The president’s fiscal commission, known as Simpson-Bowles, also curbed the preference, and President Obama’s 2011 jobs bill proposed limiting the amount of municipal bond interest that the wealthy could exclude.  

Backers of the municipal bond exemption are just one of the groups mobilizing support for their tax preference, with lobbyists for the mortgage interest deduction and charitable deduction also closely watching the tax reform debate.

Lawmakers on both sides of the aisle have said they want to reduce tax rates and get rid of tax incentives in the process. But Sen. Charles Schumer (D-N.Y.) said Tuesday he wanted to use tax reform to reduce the deficit but not take down the top rate. 

Schumer also suggested he wanted to preserve tax breaks like the deduction for mortgage interest, which he said helps the middle class. 

Nicholas said that the new Municipal Bonds for America would provide policymakers and the media white papers, case studies and other information on why the current preference for bonds is needed. 

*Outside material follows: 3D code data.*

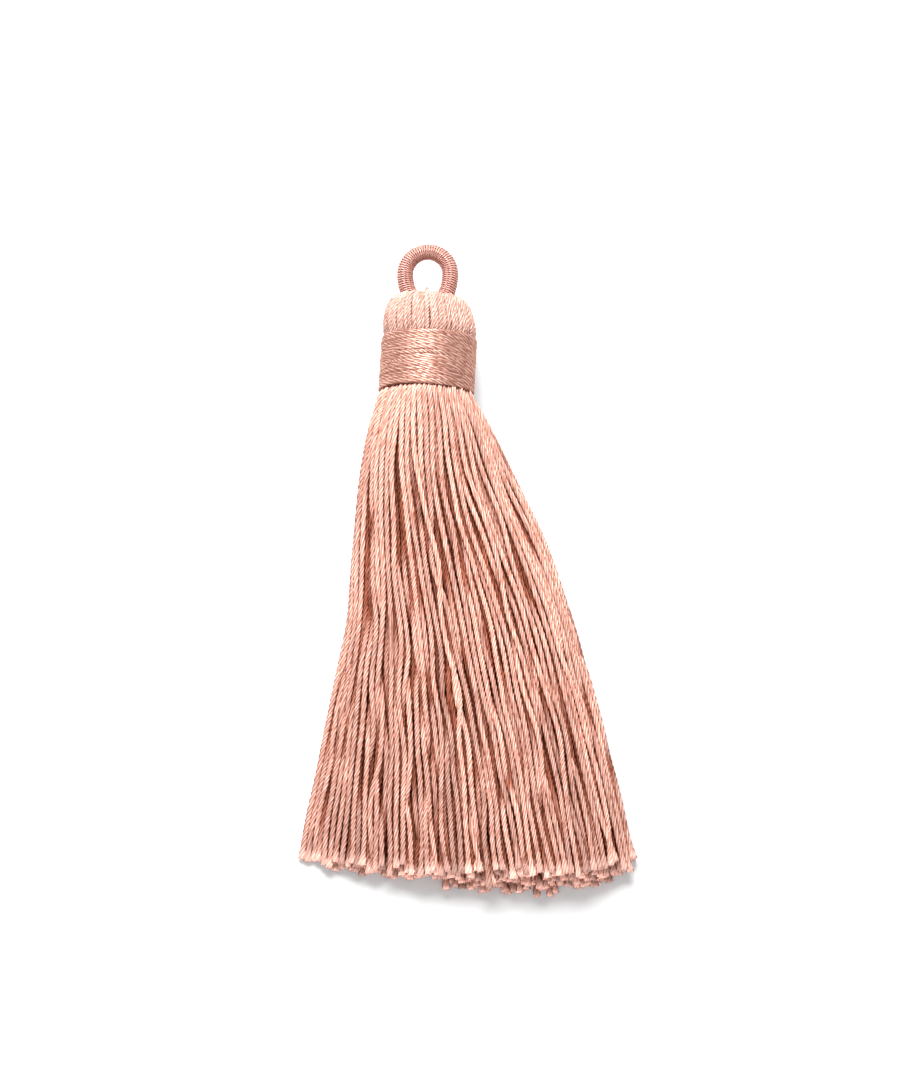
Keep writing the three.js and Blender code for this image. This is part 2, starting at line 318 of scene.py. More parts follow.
def neck_places():
    """Places in rings from the outside in, as shares of the neck's half width and half height."""
    half = (RIGHT[0, 0] - LEFT[0, 0]) / 2
    places = []
    radius = half - THREAD_RADIUS * 0.95
    rings = 0
    while radius > INNERMOST_RING:
        count = int(2 * np.pi * radius / RING_SPACINGS[min(rings, 2)])
        start = random.random()
        astray = random.uniform(-ASTRAY_AROUND, ASTRAY_AROUND, count)
        for angle in 2 * np.pi * (np.arange(count) + start + astray) / count:
            share = (radius - ASTRAY_INWARDS * random.random()) / half
            places.append((share * math.cos(angle), share * math.sin(angle)))
        radius -= RING_TO_RING
        rings += 1
    return np.array(places)


def shares_in_the_heap(places, beside=12):
    """Each thread's share of the skirt to its left and below it, once the threads have spread evenly."""
    order = np.argsort(places[:, 0])
    left, below = np.empty(len(places)), np.empty(len(places))
    for rank, thread in enumerate(order):
        near = order[max(rank - beside, 0):rank + beside + 1]
        left[thread] = (rank + 0.5) / len(places)
        below[thread] = (np.sum(places[near, 1] < places[thread, 1]) + 0.5) / len(near)
    return left, below


neck = neck_places()
threads = len(neck)
spread = np.interp(-STATIONS, [5, 17], [0, 1])[:, None]  # from 0 in the neck's rings to 1 in the heap
left_in_heap, below_in_heap = shares_in_the_heap(neck)
left_in_rings = np.interp(neck[:, 0], GRID, SHARES[0])
below_in_rings = 0.5 + neck[:, 1] / 2 / np.sqrt(1 - neck[:, 0] ** 2)
LEFT_SHARE = left_in_rings + spread * (left_in_heap - left_in_rings)
UP_SHARE = below_in_rings + spread * (below_in_heap - below_in_rings)
print(threads, "threads leave the neck")

# %% Waves and locks
def gentle(share):
    """A share from 0 to 1 that starts and stops gently."""
    return share * share * (3 - 2 * share)


grown = gentle(np.interp(-STATIONS, [6, 28], [0, 1])[:, None])  # how far the threads have come loose
WAVE_SHARES = (0.7, 0.4)  # of the two waves that make up each thread's own


def waves(count, shortest, longest):
    """A smooth wave for each thread, with its own lengths and starts."""
    total = 0
    for share in WAVE_SHARES:
        length = random.uniform(shortest, longest, count)
        total = total + share * np.sin(2 * np.pi * (STATIONS[:, None] / length + random.random(count)))
    return total


LOCK_WARP, LOCK_WARPS = 0.3, (1.5, 3)  # how uneven the locks are, and how often from left to right
LOCK_DRIFT, DRIFT_LENGTHS = 0.35, (50, 90)  # how far they drift aside, and over which lengths
LOCK_LENGTHS = (22, 48)  # over which they come and go
LATER_THAN_THE_LAST = 0.37  # as a share of that length


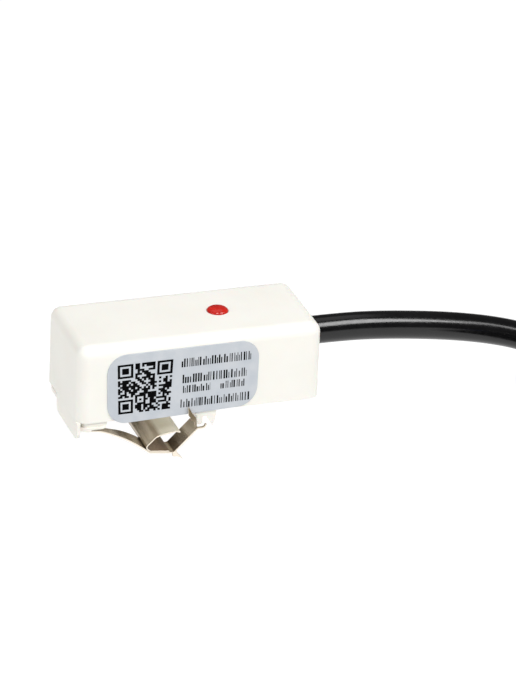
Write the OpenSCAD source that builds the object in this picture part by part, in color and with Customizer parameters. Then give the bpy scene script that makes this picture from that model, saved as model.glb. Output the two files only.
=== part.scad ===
// Non-contact level sensor for a small pipe: a moulded housing with its
// electronics, a saddle with a spring clip under its left half, and a cable.
// Millimetres, +Z up. The origin is the middle of the sensing face, the flat
// underside between the feet that the pipe is held against. +X runs along the
// housing to the end where the cable leaves, and -Y is the labelled front.

/* [Housing] */
// Length of the housing
body_len = 35; // [33:0.5:45]
// Width of the housing, front to back
body_w = 15.2; // [14.6:0.2:20]
// Height of the housing above the sensing face
body_h = 11.3; // [11:0.1:14]
// Wall thickness of the housing
wall = 1.3; // [1:0.1:1.6]
// Radius of the outer edges
edge_r = 1.6; // [1:0.1:2.2]

/* [Base and saddle] */
// Thickness of the base plate, which is also the sensing wall
base_t = 1.2; // [1:0.1:1.6]
// Distance from the left end to the start of the saddle
saddle_start = 4.2; // [3.8:0.1:6]
// Width of the saddle that the pipe lies in
saddle_w = 13; // [12:0.5:14]
// Depth of the left foot below the sensing face, where the clip lies under it
foot_h = 1.05; // [0.8:0.05:1.3]
// Length of the deeper heel that the clip's end stops against
heel_len = 2; // [1.5:0.1:2.4]
// Depth of the tab on the left end
tab_h = 2.6; // [2:0.1:3]
// Length of that tab along the end wall
tab_w = 9.7; // [6:0.1:12]
// Depth of the latch tooth
tooth_h = 2.05; // [1.6:0.05:2.3]
// Length of the latch tooth
tooth_len = 0.75; // [0.6:0.05:1]
// Length of the pointed tooth behind it
guard_len = 1.45; // [1.2:0.05:1.8]

/* [Spring clip] */
// Thickness of the spring sheet
sheet_t = 0.3; // [0.2:0.05:0.35]
// Depth of the clip below the sensing face
clip_drop = 5.65; // [5.2:0.05:6.5]
// How far the clip stands out past the front and the back
clip_proud = 0.4; // [0.3:0.05:0.8]
// Width of each left arm where it leaves the foot
left_arm_w = 1.2; // [0.9:0.1:1.6]
// Width of each left arm where it meets the belly
left_arm_root_w = 4.1; // [2.8:0.1:4.4]
// Width of each right arm
right_arm_w = 3.2; // [2.4:0.1:4.5]
// Width of the hook that runs on from each right arm
hook_w = 1; // [0.8:0.1:2]
// Height of the lug on each right arm above the sensing face
lug_h = 1.2; // [0.6:0.1:1.6]

/* [Status light] */
// Diameter of the light's lens
led_d = 3; // [2:0.1:3.6]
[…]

He added that the group would also bring local officials to Washington to discuss the issue with policymakers here, and that Municipal Bonds for America was looking to add officials from larger cities like Baltimore. 

“We’re hoping that this will be almost one-stop shopping, on why the muni tax exemption is important — and why, if you reduce it, it will be negative for issuers and investors,” Nicholas said.